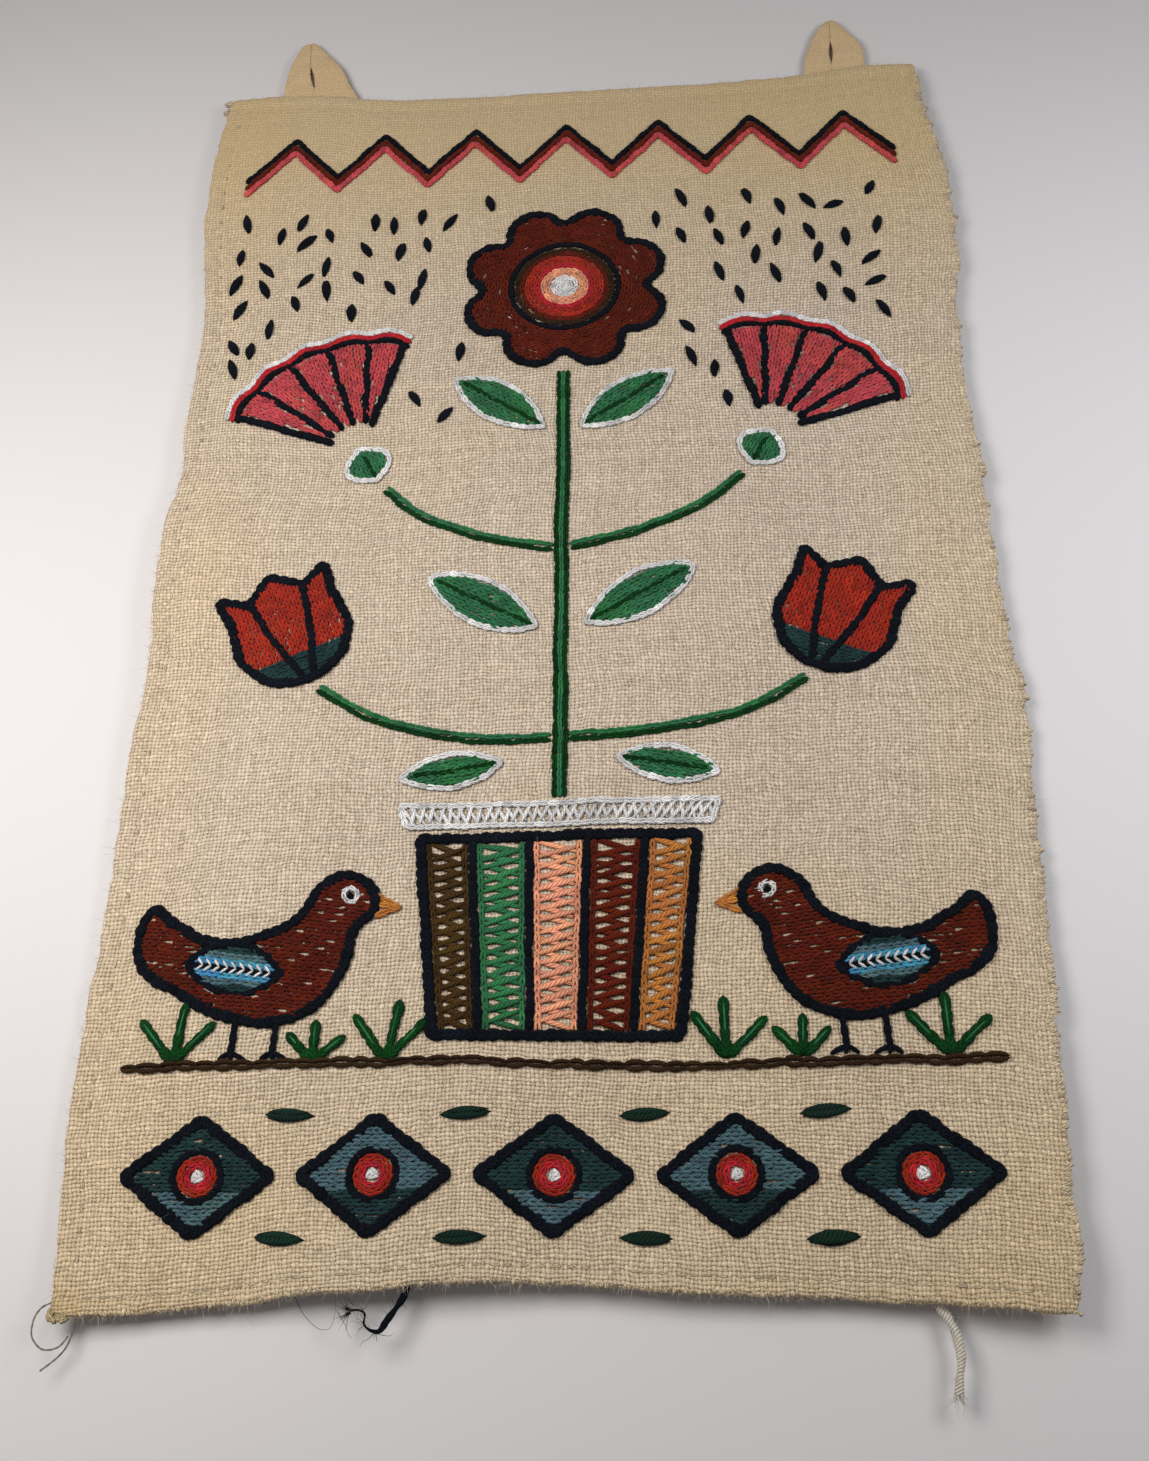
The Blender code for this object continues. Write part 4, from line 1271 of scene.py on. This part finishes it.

...

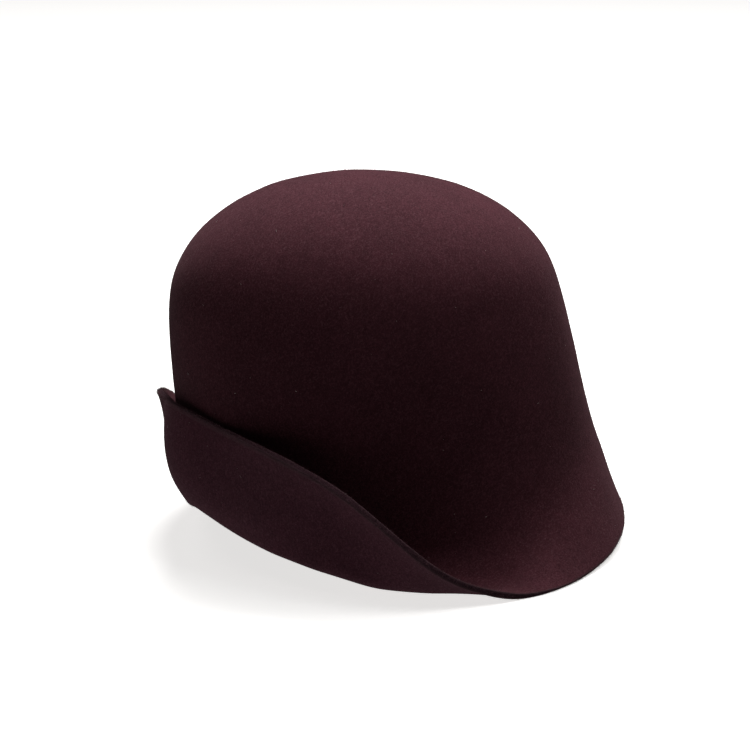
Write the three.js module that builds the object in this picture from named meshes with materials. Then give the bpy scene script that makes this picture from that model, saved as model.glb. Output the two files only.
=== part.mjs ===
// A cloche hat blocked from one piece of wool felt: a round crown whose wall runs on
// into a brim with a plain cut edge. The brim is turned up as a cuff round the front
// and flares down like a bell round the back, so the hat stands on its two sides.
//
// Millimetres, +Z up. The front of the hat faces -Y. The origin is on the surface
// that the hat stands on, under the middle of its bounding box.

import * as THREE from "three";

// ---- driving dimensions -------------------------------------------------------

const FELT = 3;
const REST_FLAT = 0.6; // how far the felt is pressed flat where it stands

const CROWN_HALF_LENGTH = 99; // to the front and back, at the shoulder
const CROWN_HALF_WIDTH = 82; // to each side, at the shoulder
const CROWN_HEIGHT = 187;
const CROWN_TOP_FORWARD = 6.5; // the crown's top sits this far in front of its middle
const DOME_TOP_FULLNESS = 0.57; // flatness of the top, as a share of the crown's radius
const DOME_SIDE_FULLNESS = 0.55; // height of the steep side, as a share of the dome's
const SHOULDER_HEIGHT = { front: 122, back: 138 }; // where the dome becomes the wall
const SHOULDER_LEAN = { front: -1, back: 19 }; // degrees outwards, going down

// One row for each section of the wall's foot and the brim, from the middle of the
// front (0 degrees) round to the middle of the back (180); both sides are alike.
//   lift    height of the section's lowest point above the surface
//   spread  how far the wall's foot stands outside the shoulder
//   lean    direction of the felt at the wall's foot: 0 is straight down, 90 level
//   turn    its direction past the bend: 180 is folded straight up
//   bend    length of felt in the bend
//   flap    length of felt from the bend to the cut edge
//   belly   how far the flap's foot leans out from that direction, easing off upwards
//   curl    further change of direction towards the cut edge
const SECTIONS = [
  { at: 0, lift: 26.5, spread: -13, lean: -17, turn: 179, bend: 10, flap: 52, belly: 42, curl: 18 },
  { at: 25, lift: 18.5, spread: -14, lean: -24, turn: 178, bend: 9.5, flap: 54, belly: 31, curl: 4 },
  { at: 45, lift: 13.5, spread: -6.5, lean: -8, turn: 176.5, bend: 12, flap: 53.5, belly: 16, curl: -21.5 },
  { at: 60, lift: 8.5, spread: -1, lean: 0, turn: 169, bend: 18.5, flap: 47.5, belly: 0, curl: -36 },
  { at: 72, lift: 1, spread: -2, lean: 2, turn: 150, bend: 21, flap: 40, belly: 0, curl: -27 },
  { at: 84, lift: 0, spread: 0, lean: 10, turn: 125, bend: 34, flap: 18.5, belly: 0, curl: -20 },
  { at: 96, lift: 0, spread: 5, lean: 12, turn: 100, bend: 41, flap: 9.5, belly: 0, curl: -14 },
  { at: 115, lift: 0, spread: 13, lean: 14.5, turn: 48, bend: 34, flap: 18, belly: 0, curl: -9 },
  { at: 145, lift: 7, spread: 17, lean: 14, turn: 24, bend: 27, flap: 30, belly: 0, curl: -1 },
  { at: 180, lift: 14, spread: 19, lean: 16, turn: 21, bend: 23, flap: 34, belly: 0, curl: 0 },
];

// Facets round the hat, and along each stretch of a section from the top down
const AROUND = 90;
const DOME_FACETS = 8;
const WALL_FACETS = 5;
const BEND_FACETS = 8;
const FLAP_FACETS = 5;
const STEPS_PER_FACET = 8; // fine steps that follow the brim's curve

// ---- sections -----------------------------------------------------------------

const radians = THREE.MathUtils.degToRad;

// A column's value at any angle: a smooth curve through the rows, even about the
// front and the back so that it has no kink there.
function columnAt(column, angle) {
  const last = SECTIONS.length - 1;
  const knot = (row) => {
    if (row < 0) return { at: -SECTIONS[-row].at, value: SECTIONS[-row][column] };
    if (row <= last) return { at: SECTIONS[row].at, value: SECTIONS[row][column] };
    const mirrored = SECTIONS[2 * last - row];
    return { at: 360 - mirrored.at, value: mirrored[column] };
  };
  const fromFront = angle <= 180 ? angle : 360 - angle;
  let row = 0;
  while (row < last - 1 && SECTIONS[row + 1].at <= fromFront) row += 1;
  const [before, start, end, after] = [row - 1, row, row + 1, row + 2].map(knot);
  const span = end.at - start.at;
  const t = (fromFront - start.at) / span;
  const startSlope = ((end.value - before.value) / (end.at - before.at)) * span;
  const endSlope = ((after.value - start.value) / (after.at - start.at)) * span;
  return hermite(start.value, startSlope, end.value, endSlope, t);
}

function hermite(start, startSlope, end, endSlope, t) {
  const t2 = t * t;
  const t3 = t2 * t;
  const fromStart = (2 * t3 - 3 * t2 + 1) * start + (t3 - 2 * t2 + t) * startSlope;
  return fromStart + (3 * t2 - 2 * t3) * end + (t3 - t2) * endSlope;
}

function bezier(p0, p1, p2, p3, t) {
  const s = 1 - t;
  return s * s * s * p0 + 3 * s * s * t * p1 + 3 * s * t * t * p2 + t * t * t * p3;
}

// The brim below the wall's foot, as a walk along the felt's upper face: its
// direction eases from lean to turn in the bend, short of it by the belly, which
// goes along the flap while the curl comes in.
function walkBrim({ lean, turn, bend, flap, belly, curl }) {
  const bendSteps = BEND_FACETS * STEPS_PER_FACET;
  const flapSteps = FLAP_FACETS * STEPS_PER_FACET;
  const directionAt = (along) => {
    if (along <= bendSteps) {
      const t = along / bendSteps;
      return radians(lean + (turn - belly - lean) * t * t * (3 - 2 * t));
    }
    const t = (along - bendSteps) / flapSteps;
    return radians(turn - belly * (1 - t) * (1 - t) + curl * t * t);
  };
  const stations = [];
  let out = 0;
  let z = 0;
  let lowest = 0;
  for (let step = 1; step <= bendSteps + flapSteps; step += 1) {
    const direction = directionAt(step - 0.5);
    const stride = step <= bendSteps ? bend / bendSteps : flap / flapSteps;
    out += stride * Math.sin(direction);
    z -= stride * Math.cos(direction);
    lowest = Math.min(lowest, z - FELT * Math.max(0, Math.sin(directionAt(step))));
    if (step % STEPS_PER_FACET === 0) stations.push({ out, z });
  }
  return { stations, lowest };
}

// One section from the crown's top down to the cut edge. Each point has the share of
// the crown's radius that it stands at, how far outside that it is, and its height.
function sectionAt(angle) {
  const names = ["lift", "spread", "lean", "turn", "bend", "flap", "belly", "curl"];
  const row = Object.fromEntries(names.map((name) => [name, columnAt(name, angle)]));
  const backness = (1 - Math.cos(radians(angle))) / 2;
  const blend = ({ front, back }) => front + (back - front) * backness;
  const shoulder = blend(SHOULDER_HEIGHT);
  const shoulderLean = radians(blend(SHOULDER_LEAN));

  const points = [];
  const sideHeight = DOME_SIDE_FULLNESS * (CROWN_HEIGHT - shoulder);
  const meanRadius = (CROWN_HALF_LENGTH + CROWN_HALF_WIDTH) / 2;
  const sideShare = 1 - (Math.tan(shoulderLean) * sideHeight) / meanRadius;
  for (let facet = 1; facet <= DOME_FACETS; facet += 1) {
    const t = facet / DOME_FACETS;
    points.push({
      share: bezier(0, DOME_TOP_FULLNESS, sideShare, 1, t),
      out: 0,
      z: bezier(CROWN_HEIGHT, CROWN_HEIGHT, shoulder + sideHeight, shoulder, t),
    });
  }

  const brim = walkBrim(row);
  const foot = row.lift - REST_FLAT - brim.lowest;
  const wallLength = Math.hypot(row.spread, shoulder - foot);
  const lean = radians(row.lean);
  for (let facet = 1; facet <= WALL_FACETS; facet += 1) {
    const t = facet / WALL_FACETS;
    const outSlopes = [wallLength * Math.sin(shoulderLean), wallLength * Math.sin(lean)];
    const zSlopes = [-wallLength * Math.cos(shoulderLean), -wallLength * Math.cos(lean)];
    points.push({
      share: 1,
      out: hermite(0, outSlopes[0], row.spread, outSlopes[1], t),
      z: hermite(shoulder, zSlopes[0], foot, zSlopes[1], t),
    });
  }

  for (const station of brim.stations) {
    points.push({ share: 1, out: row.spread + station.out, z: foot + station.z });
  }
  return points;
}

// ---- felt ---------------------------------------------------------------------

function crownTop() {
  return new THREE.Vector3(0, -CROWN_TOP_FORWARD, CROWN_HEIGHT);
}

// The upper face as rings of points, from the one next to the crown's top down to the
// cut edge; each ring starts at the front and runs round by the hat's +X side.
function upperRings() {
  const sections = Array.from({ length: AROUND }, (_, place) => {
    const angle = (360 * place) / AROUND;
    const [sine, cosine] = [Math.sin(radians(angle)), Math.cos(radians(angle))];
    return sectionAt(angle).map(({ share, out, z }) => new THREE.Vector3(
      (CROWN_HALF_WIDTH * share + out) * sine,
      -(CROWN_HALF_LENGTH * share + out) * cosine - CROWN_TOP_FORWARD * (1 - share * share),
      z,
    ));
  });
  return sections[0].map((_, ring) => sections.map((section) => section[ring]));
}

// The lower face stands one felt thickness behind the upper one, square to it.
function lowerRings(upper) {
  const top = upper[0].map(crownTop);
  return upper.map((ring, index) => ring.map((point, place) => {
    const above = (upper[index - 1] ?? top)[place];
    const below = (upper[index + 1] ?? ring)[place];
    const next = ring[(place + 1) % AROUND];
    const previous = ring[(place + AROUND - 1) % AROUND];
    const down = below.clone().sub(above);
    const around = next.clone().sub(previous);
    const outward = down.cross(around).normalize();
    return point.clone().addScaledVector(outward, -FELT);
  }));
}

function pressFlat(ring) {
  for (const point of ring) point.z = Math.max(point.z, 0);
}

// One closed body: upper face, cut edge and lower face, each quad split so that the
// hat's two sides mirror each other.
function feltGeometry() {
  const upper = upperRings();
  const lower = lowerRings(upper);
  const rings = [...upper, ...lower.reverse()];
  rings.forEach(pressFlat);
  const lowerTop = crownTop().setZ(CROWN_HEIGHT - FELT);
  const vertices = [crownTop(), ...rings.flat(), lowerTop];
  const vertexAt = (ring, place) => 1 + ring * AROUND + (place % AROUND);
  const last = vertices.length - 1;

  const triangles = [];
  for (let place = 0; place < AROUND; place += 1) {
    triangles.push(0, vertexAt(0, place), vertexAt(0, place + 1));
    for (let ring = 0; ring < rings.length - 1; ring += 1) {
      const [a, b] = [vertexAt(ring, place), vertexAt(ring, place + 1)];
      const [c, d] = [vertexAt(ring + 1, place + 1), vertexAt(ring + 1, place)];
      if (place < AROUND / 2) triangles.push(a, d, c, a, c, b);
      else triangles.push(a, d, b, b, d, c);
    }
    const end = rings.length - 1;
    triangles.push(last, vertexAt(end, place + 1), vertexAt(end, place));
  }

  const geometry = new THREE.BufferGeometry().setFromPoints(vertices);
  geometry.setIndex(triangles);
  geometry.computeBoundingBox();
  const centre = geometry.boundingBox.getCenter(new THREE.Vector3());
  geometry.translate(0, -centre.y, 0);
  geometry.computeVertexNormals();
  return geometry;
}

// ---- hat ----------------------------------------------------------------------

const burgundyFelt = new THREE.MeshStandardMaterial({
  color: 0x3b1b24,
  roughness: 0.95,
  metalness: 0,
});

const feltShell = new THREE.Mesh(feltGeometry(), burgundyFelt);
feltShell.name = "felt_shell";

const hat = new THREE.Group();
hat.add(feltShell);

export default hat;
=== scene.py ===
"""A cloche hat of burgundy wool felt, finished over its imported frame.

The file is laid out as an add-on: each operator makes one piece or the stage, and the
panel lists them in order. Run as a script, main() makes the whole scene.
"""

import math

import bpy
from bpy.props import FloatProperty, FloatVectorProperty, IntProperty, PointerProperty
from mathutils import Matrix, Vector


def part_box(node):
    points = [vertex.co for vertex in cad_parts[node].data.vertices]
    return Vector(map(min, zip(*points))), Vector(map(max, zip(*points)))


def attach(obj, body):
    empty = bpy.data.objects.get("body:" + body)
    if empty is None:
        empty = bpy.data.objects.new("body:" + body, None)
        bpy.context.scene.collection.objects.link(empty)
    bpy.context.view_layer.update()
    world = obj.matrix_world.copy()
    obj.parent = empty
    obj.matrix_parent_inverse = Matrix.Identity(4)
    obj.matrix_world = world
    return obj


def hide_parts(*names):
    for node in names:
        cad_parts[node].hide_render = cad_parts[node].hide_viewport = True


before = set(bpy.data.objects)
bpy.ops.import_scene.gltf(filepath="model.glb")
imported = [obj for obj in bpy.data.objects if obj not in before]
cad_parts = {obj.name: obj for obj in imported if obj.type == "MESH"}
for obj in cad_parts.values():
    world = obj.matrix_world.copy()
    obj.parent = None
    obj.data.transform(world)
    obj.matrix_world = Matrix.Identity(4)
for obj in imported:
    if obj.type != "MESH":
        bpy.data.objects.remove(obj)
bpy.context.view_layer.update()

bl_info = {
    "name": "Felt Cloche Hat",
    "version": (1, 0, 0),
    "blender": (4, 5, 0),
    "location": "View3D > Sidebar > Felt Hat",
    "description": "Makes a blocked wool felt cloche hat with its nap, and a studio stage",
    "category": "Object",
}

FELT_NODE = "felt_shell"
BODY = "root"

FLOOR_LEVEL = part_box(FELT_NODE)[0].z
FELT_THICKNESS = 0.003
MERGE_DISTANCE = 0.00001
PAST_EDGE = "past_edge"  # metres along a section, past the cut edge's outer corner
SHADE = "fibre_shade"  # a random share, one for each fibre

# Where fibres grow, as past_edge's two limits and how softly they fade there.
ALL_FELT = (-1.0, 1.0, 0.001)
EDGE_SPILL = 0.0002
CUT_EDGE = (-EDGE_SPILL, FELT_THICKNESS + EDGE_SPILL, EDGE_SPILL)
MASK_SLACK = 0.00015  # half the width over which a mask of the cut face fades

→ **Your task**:
All lines in the listing above from the line containing "const burgundyFelt = new" to the line containing "points = [vertex.co", inclusive, should be retyped exactly; no other lines should appear.

→ **Worked answer**:
const burgundyFelt = new THREE.MeshStandardMaterial({
  color: 0x3b1b24,
  roughness: 0.95,
  metalness: 0,
});

const feltShell = new THREE.Mesh(feltGeometry(), burgundyFelt);
feltShell.name = "felt_shell";

const hat = new THREE.Group();
hat.add(feltShell);

export default hat;
=== scene.py ===
"""A cloche hat of burgundy wool felt, finished over its imported frame.

The file is laid out as an add-on: each operator makes one piece or the stage, and the
panel lists them in order. Run as a script, main() makes the whole scene.
"""

import math

import bpy
from bpy.props import FloatProperty, FloatVectorProperty, IntProperty, PointerProperty
from mathutils import Matrix, Vector


def part_box(node):
    points = [vertex.co for vertex in cad_parts[node].data.vertices]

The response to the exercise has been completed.